Advertisement

Judy Lazar’s Experience Is Irreplaceable

Share
Beverly Kelley hosts KCLU's "Local Talk" on Monday nights at 7. She teaches in the communication arts department at Cal Lutheran University. Address e-mail to kelley@clunet.edu

In “Fahrenheit 451,” futuristic firefighters have an ironic job description. In the bleak tomorrow proposed by Ray Bradbury, published documents of any sort are prohibited. Firefighters ferret out concealed contraband and subject musty tomes and tattered paperbacks alike to their rapacious flamethrowers.

Yet those who worship the written word find a way. They commit their best-loved volumes to memory. The so-called “book people,” who can recite great literature on demand, are all that remains of human knowledge. Bradbury, like his audience, mourns their dwindling number.

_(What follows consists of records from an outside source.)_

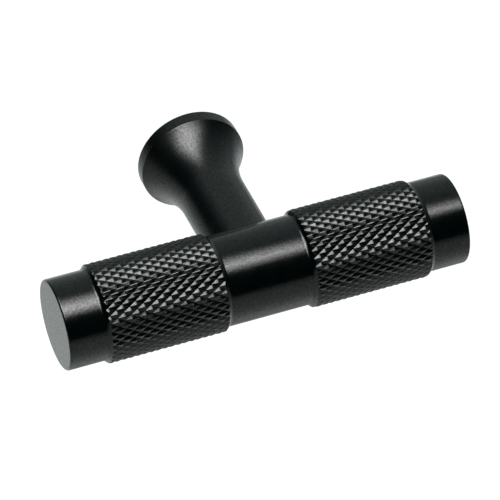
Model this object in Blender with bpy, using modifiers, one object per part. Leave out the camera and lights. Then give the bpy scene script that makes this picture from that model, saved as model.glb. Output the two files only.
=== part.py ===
"""Knurled T-bar cabinet knob: a knurled round bar on a flared post.

Metres. The origin is the centre of the foot's back face, which lies on the door: +Y points into the
door, the bar runs along X, and +Z is up.
"""

import math

import bmesh
import bpy
from mathutils import Vector

OBJECT_NAME = "knurled_t_knob"

# Bar
BAR_LENGTH = 0.0600
PLAIN_RADIUS = 0.00655
END_CAP_LENGTH = 0.0056
CENTRE_BAND_LENGTH = 0.0124
END_ROUNDING = 0.00030
BAR_AXIS_FROM_DOOR = 0.0273

# Knurled bands, proud of the plain bar
KNURL_RISE = 0.00058
KNURL_DEPTH = 0.00021
KNURL_WHEEL_PITCH = 0.0010
KNURL_HELIX = math.radians(30.0)
SHOULDER_ANGLE = math.radians(45.0)
SHOULDER_FILLET = 0.00035
LEFT_KNURL_PHASE = (0.30, 0.39)
RIGHT_KNURL_PHASE = (0.43, 0.14)

# Post
FOOT_RADIUS = 0.00785
FOOT_RIM_HEIGHT = 0.0021
FOOT_BACK_ROUNDING = 0.00025
FOOT_EDGE_BREAK = 0.00020
FLARE_ARC_RADIUS = 0.0155
STEM_RADIUS_AT_BAR = 0.00478
STEM_TAPER = math.radians(0.25)

# Joining stud, and the tapped holes at their nominal thread size
STUD_THREAD_RADIUS = 0.0025
STUD_GRIP_IN_BAR = 0.0060
STUD_GRIP_IN_POST = 0.0060
STUD_END_CHAMFER = 0.00050
STUD_SOCKET_ACROSS_FLATS = 0.0025
STUD_SOCKET_DEPTH = 0.0025
DOOR_SCREW_THREAD_RADIUS = 0.0020
HOLE_COUNTERSINK = 0.00040
WEB_BETWEEN_HOLES = 0.0018
DRILL_POINT = math.radians(118.0)

# Clearances
SEAT_GAP = 0.0003
STUD_END_ROOM = 0.0008
CUT_MARGIN = 0.0010

# Facets
BAR_STEPS = 64
POST_STEPS = 64
SMALL_STEPS = 32
ARC_STEP = math.radians(22.5)
FLARE_POINTS = 12
SHARP_ANGLE = math.radians(18.0)

# Finish: satin black coating, and the bare steel of the hidden stud
COATING_COLOUR = (0.018, 0.019, 0.020, 1.0)
COATING_ROUGHNESS = 0.38
STEEL_COLOUR = (0.30, 0.30, 0.31, 1.0)
STEEL_ROUGHNESS = 0.35

# Sizes that follow from the ones above
KNURL_TIP_RADIUS = PLAIN_RADIUS + KNURL_RISE
KNURL_ROOT_RADIUS = KNURL_TIP_RADIUS - KNURL_DEPTH
DIAMOND_LENGTH = KNURL_WHEEL_PITCH / math.sin(KNURL_HELIX)
DIAMOND_WIDTH = KNURL_WHEEL_PITCH / math.cos(KNURL_HELIX)
DIAMONDS_ROUND = round(2 * math.pi * (KNURL_TIP_RADIUS - KNURL_DEPTH / 2) / DIAMOND_WIDTH)
STUD_BACK = BAR_AXIS_FROM_DOOR - PLAIN_RADIUS - STUD_GRIP_IN_POST
STUD_FRONT = BAR_AXIS_FROM_DOOR - PLAIN_RADIUS + STUD_GRIP_IN_BAR


def clear_scene():
    for obj in list(bpy.data.objects):
        bpy.data.objects.remove(obj, do_unlink=True)


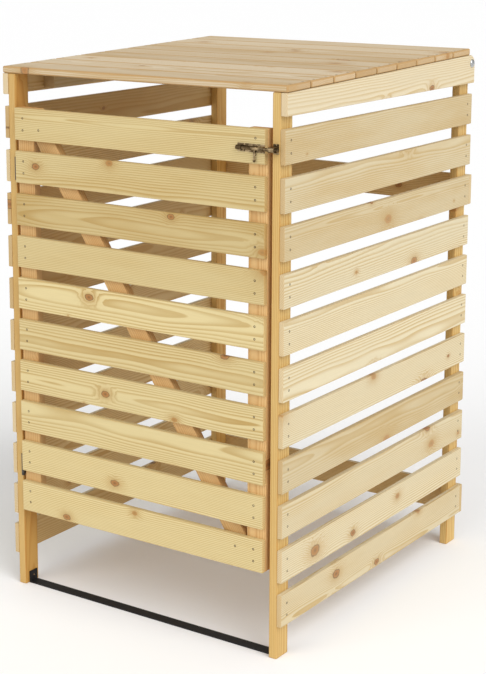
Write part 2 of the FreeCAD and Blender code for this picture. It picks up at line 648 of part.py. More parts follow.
def screw():
    """A screw with a low domed head."""
    head = Part.makeCone(size("screw_head_radius"), size("screw_head_radius") / 2, size("screw_head_height"))
    return fastener(head, size("screw_radius"), size("screw_length"))


def place_fasteners(name, model, spots):
    """One node of like fasteners: each spot is a point and the way its head faces."""
    copies = []
    for point, facing in spots:
        copy = model.copy()
        copy.Placement = FreeCAD.Placement(FreeCAD.Vector(*point), FreeCAD.Rotation(Z_AXIS, facing))
        copies.append(copy)
    feature = doc.addObject("Part::Feature", name)
    feature.Shape = Part.makeCompound(copies)
    feature.Placement = FreeCAD.Placement()
    keep_node(feature, name)


def pair(middle, spread):
    """Two places, half a spread either side of a middle."""
    return (middle - spread / 2, middle + spread / 2)


def make_frame_nails():
    """Nails of the side and rear boards into the posts."""
    spots = []
    spacing, half_board = size("board_nail_spacing"), size("board_height") / 2
    for level in range(SIDE_SLATS):
        middle = size("foot_height") + level * place("slat_pitch") + half_board
        for y in (place("front_y") + size("post_depth") / 2, place("rear_post_y") + size("post_depth") / 2):
            for z in pair(middle, spacing):
                spots.append(((place("half_width"), y, z), X_AXIS))
                spots.append(((-place("half_width"), y, z), -X_AXIS))
    rear_face = place("rear_y") + size("board_thickness")
    for level in (UPPER_REAR_LEVEL, LOWER_REAR_LEVEL):
        middle = size("foot_height") + level * place("slat_pitch") + half_board
        for x in (-place("post_middle"), place("post_middle")):
            for z in pair(middle, spacing):
                spots.append(((x, rear_face, z), Y_AXIS))
    place_fasteners("frame_nails", nail(size("frame_nail_length")), spots)


def make_door_nails():
    """Nails of the door boards into the ledges, and through the end boards into the brace."""
    spots = []
    inset = size("ledge_width") / 2
    for row in range(DOOR_SLATS):
        middle = place("door_top") - size("board_height") / 2 - row * place("door_pitch")
        spacing = size("door_nail_spacing")
        for z in pair(middle, spacing):
            spots.append(((place("door_left") + inset, place("door_y"), z), -Y_AXIS))
        if row == 0:
            spacing = size("latch_nail_spacing")
        for z in pair(middle, spacing):
            spots.append(((place("door_right") - inset, place("door_y"), z), -Y_AXIS))
    for x, z in ((place("door_left") + size("ledge_width") + inset, place("door_top") - 2 * inset),
                 (place("door_right") - size("ledge_width") - inset, place("door_bottom") + 2 * inset)):
        spots.append(((x, place("door_y"), z), -Y_AXIS))
    place_fasteners("door_nails", nail(size("door_nail_length")), spots)


def make_lid_nails():
    """Nails of the lid boards into the aprons, square to the slope."""
    slope = math.radians(place("lid_angle"))
    along = FreeCAD.Vector(0, math.cos(slope), math.sin(slope))
    upright = FreeCAD.Vector(0, -math.sin(slope), math.cos(slope))
    apron_middle = place("apron_inner") + size("apron_thickness") / 2
    start = FreeCAD.Vector(0, place("front_y"), place("lid_front_z")) + upright * size("lid_board_thickness")
    spots = []
    for row in range(LID_BOARDS):
        middle = row * place("lid_board_pitch") + place("lid_board_width") / 2
        for x in (-apron_middle, apron_middle):
            for distance in pair(middle, size("lid_nail_spacing")):
                spots.append((start + along * distance + X_AXIS * x, upright))
    place_fasteners("lid_nails", nail(size("lid_nail_length")), spots)


def make_screws():
    """Screws of the tie bar, the hinges and the latch."""
    frame_spots, door_spots = [], []
    tab_face = place("post_inner") - size("tie_bar_thickness")
    for sign in (-1, 1):
        frame_spots.append(((sign * tab_face, place("tie_bar_y"), size("tie_screw_height")), X_AXIS * -sign))
    post_leaf_face = size("hinge_leaf_thickness") - place("post_inner")
    door_leaf_face = place("door_left") - size("hinge_leaf_thickness")
    for alias in ("lower_hinge_z", "upper_hinge_z"):
        for z in pair(place(alias) + size("hinge_height") / 2, size("hinge_screw_spread")):
            frame_spots.append(((post_leaf_face, place("hinge_screw_y"), z), X_AXIS))
            door_spots.append(((door_leaf_face, place("hinge_screw_y"), z), -X_AXIS))
    for z in pair(place("latch_z"), place("keep_screw_spread")):
        frame_spots.append(((place("keep_x") + size("keep_width") / 2,
                             place("front_y") - size("latch_sheet"), z), -Y_AXIS))
    for column in range(2):
        x = place("latch_left") + size("plate_screw_inset") + column * size("plate_screw_pitch")
        for z in pair(place("latch_z"), size("plate_screw_spread")):
            door_spots.append(((x, place("door_y") - size("latch_sheet"), z), -Y_AXIS))
    place_fasteners("frame_screws", screw(), frame_spots)
    place_fasteners("door_screws", screw(), door_spots)


make_posts()
make_side_slats()
make_rear_boards()
make_tie_bar()
make_aprons()
make_lid_boards()
make_lid_battens()
make_pivots()
make_door()
make_hinges()
make_latch()
make_frame_nails()
make_door_nails()
make_lid_nails()
make_screws()
doc.recompute()

for thing in doc.Objects:
    if "Invalid" in thing.State or "Error" in thing.State:
        raise RuntimeError(f"{thing.Label} failed to compute: {thing.State}")
for node in nodes:
    if node.Shape.isNull() or not node.Shape.isValid() or not node.Shape.Solids:
        raise RuntimeError(f"{node.Label} has no valid solid")

os.makedirs("parts", exist_ok=True)
for node in nodes:
    node.Shape.exportStep(os.path.join("parts", node.Label + ".step"))
print(len(nodes), "nodes written")
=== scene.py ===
"""Slatted timber store for one wheeled bin, dressed over its working model.

Every board is sawn, eased and given its own piece of a pine log, so growth
rings, knots and end grain run through it.  The fittings are turned, bent and
bevelled metal.  Each finish is a material made of nodes.
"""
import json
import math
import random

import bpy
from bpy.props import FloatProperty, FloatVectorProperty, PointerProperty
from mathutils import Matrix, Vector

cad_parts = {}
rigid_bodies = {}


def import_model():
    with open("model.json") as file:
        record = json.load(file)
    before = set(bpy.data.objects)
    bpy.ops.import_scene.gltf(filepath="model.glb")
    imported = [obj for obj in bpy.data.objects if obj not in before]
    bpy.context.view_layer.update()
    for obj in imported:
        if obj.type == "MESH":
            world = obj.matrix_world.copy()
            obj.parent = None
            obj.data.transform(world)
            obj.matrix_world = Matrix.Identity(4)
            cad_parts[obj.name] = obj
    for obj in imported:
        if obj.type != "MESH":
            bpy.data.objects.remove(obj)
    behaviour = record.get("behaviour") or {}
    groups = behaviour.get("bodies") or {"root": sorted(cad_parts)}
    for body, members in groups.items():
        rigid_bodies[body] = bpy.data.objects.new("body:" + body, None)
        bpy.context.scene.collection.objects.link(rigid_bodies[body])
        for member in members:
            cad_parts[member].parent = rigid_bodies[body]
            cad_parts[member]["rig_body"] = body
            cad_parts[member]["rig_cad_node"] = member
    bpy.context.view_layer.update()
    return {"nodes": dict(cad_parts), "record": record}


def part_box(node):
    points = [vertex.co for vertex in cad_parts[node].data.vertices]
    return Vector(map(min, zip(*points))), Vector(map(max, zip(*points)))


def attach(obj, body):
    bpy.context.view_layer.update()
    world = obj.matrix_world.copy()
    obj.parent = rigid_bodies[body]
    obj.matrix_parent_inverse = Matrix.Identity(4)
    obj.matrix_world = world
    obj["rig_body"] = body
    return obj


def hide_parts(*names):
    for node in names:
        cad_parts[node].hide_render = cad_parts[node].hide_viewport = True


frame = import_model()

bl_info = {
    "name": "Timber bin store",
    "version": (1, 0, 0),
    "blender": (4, 5, 0),
    "location": "View3D > Sidebar > Bin store",
    "description": "Builds the boards, fittings and finishes of a slatted bin store",
    "category": "Add Mesh",
}

X_WAY = Vector((1, 0, 0))
Z_WAY = Vector((0, 0, 1))
SIDES = ("left", "right")
LID_BOARDS = 9
LOG_LENGTH = 60.0
THICKEST_BOARD = 0.02
KEY_LIGHT_PLACE = (3.4, -1.2, 3.0)
FRONT_LIGHT_PLACE = (-0.6, -3.8, 2.0)
BARK = (0.02, 0.012, 0.008, 1.0)
# painted shade: the warm darkening multiplied into the inner faces of the upright boards
INSIDE_SHADE_TINT = (1.0, 0.84, 0.60, 1.0)
KNOT_RING = 0.0014
KNOTLESS_SHARE = 0.36
KNOT_GROWTH = 1.75
HALO_WIDTH = 2.1
SWAY = (0.02, 0.016, 0.024)

# the first of the seeds that place each kind of board in its log
SEEDS = {"front posts": 100, "rear posts": 110, "sides": 200, "rear boards": 260, "door boards": 300,
         "door ledges": 340, "brace": 350, "lid boards": 400, "battens": 420, "aprons": 430}


def colour(name, default, text):
    """A colour setting."""
    return FloatVectorProperty(name=name, description=text, subtype="COLOR", size=3,
                               min=0.0, max=1.0, default=default)


def length(name, default, text):
    """A length setting, in metres."""
    return FloatProperty(name=name, description=text, unit="LENGTH", min=0.0, default=default, precision=5)


class TimberSettings(bpy.types.PropertyGroup):
    """Sizes and colours of the boards"""
    edge_ease: length("Edge ease", 0.0011, "Rounding of the sawn edges")
    post_ease: length("Post edge ease", 0.002, "Rounding of the planed edges of the posts")
    lid_ease: length("Lid board edge ease", 0.003, "Rounding of the long edges of the lid boards")
    lid_thickness: length("Lid board thickness", 0.015, "Thickness of the boards of the lid")
    apron_corner: length("Apron corner", 0.024, "Rounding of the aprons' upper rear corners")
    ring_spacing: length("Ring spacing", 0.0034, "Width of one year's growth")
    knot_spacing: length("Knot spacing", 0.135, "Usual distance between two branches in the log")
    knot_size: length("Knot size", 0.0095, "Usual radius of a knot")
    side_pale: colour("Side boards", (0.70, 0.61, 0.41), "Early wood of the side and rear boards")
    side_dark: colour("Side boards, late wood", (0.52, 0.36, 0.15), "Late wood of the side boards")
    post_pale: colour("Posts", (0.67, 0.47, 0.18), "Early wood of the posts")
    post_dark: colour("Posts, late wood", (0.52, 0.28, 0.07), "Late wood of the posts")
    door_pale: colour("Door boards", (0.68, 0.56, 0.29), "Early wood of the door boards")
    door_dark: colour("Door boards, late wood", (0.45, 0.29, 0.09), "Late wood of the door boards")
    brace_pale: colour("Door ledges", (0.70, 0.46, 0.20), "Early wood of the ledges and the brace")
    brace_dark: colour("Door ledges, late wood", (0.54, 0.28, 0.09), "Late wood of the ledges and the brace")
    lid_pale: colour("Lid boards", (0.70, 0.59, 0.42), "Early wood of the lid boards")
    lid_dark: colour("Lid boards, late wood", (0.50, 0.33, 0.14), "Late wood of the lid boards")
    apron_pale: colour("Lid aprons", (0.70, 0.60, 0.41), "Early wood of the aprons and lid battens")
    apron_dark: colour("Lid aprons, late wood", (0.56, 0.41, 0.20), "Late wood of the aprons and battens")
    # The amber on the eased edges is a painted highlight, where light catches their rounding; the lid boards
    # get a stronger one
    edge_highlight: FloatProperty(name="Edge highlight", description="Amber tint of the eased edges", default=0.35)
    joint_highlight: FloatProperty(name="Joint highlight", description="Amber tint beside the joints of the lid",
                                default=0.95)
    knot: colour("Knots", (0.42, 0.17, 0.045), "Heart of a knot")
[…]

As part of the fallout from this month’s elections, Thousand Oaks forfeited one of its most valuable “book people,” namely Councilwoman Judy Lazar. Despite her tenure of eight years on the council and five years on the Planning Commission, the voters handed Lazar her walking papers.

Advertisement

While term limits hold a certain appeal as a way to get back to those so-called “citizen representatives” initially envisioned by the framers of the Constitution, what a difference 222 years makes. Government, even at the municipal level, requires a level of expertise rarely achieved by today’s harried and hurried elected officials.

The Save Open Space and Agricultural Resources campaign certainly made land use the top priority; however, can Thousand Oaks afford to seat a single-issue candidate? Council members must be knowledgeable about all sorts of mind-numbing minutiae, including the less-than-sexy issues surrounding sewers, water and trash.

*

While land use may be critical to other corners of Ventura County, planning perplexities will hardly crowd future Thousand Oaks council dockets. If you don’t believe waste management is critical to the fate of a city, allow me to call your attention to the yet unfinished business involving the unfortunate spill that closed 29 miles of beaches, damaged crops on the Oxnard Plain and promises to come in with a multimillion-dollar price tag.

Seasoned vet Lazar didn’t just put in a couple of hours as the not-so-subdued “voice of reason” every Tuesday night; she showed up at the Triunfo Sanitation District and served as past chairwoman of the Ventura Regional Sanitation District, two positions that taught her how to talk trash.

As an alternate on the Local Agency Formation Commission (an organization soon to busy itself with those folks sore about SOAR), board member of the Air Pollution Control District and steering committee member of the Economic Development Collaborative, Lazar picked up enough smarts to provide her city with an informed if not wise counsel.

Warning: Trying to figure out Thousand Oaks election results may cause you to pull out your hair. While Thousand Oaks seemed to buck the national trend of favoring incumbents, the wisdom of the voters did not include throwing every bum out of elected office. Andy Fox, who spotted big trouble on the campaign horizon, pulled out all stops with respect to expending shoe leather and energizing his supporters. He was rewarded with second place at the polls.

Advertisement

*

Had the voter turnout come in at the 62% figure projected by the county registrar rather than the abysmal 52.9% who actually voted, true believers on either side would not have wielded so much clout. With higher turnout, it is doubtful that any of the “clean sweepers” would have finished in the top three. Still, Dan Del Campo did best Lazar (by fewer than 300 votes), served well by the seeming synergy provided by those who bestowed a Conejo Valley Unified trusteeship on his wife, Mary Jo.

Will the new City Council configuration of Del Campo, Fox, Dennis Gillette, Mike Markey and Linda Parks reduce the contrapuntal caterwauling? Probably not. The council remains split, and both sides excel at playing “good contrarian, bad contrarian” to the government-channel cameras.

When “Fahrenheit 451’s” leading lady asks a firefighter why he burns books, he contends it’s because they make people unhappy. Books sometimes do make people unhappy.

Judy Lazar’s critics requested she emulate retiring Councilwoman Elois Zeanah by stepping aside. Since Lazar adored the process of running a city more than she abhorred dealing with contentious colleagues, she ran again.

Let’s hope that with the high degree of heat expended during this campaign, it’s not the residents of Thousand Oaks who get burned.